-- START --
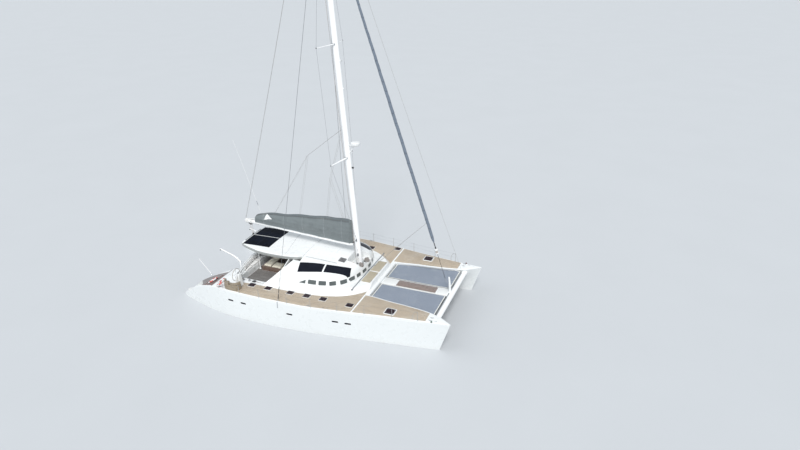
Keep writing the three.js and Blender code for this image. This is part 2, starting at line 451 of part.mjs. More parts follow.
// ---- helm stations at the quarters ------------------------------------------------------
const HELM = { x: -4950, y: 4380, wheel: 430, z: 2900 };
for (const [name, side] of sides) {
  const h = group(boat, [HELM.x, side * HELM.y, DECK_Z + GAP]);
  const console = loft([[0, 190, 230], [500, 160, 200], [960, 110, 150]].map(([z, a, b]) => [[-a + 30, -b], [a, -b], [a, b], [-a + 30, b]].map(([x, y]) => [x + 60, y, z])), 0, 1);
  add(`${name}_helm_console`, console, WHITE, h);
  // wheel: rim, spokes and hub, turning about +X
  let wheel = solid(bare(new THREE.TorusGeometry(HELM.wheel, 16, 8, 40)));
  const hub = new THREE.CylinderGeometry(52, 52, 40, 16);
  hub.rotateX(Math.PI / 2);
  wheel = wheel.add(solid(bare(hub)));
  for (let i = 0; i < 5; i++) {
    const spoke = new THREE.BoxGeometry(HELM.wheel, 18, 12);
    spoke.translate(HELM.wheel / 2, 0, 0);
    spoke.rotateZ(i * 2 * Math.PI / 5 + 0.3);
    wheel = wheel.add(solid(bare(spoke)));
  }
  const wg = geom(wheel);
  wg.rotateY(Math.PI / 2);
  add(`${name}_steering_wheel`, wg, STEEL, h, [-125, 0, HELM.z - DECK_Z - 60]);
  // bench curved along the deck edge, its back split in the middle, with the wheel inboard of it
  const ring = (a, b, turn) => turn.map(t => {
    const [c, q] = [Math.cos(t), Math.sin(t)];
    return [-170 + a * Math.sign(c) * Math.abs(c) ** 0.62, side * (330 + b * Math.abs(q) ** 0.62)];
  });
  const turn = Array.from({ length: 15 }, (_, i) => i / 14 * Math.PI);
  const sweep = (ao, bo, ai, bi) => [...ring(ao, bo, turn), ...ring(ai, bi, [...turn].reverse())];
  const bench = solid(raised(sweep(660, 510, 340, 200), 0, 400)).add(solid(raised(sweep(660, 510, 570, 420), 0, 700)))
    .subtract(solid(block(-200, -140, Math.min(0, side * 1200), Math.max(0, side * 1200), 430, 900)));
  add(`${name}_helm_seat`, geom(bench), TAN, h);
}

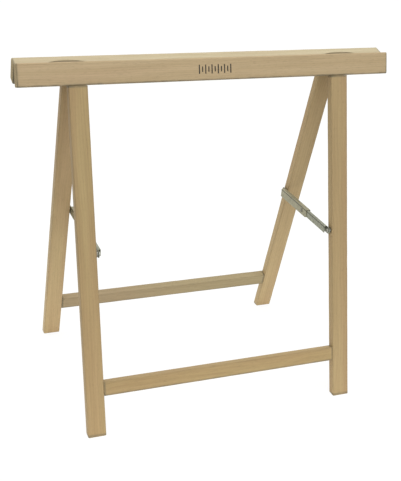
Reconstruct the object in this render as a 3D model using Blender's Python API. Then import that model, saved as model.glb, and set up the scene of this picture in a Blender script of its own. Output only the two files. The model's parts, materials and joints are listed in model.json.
-- END --
Work required:
In the records above, locate every line with the string "this" and copy it.

Completed task:
Keep writing the three.js and Blender code for this image. This is part 2, starting at line 451 of part.mjs. More parts follow.
Reconstruct the object in this render as a 3D model using Blender's Python API. Then import that model, saved as model.glb, and set up the scene of this picture in a Blender script of its own. Output only the two files. The model's parts, materials and joints are listed in model.json.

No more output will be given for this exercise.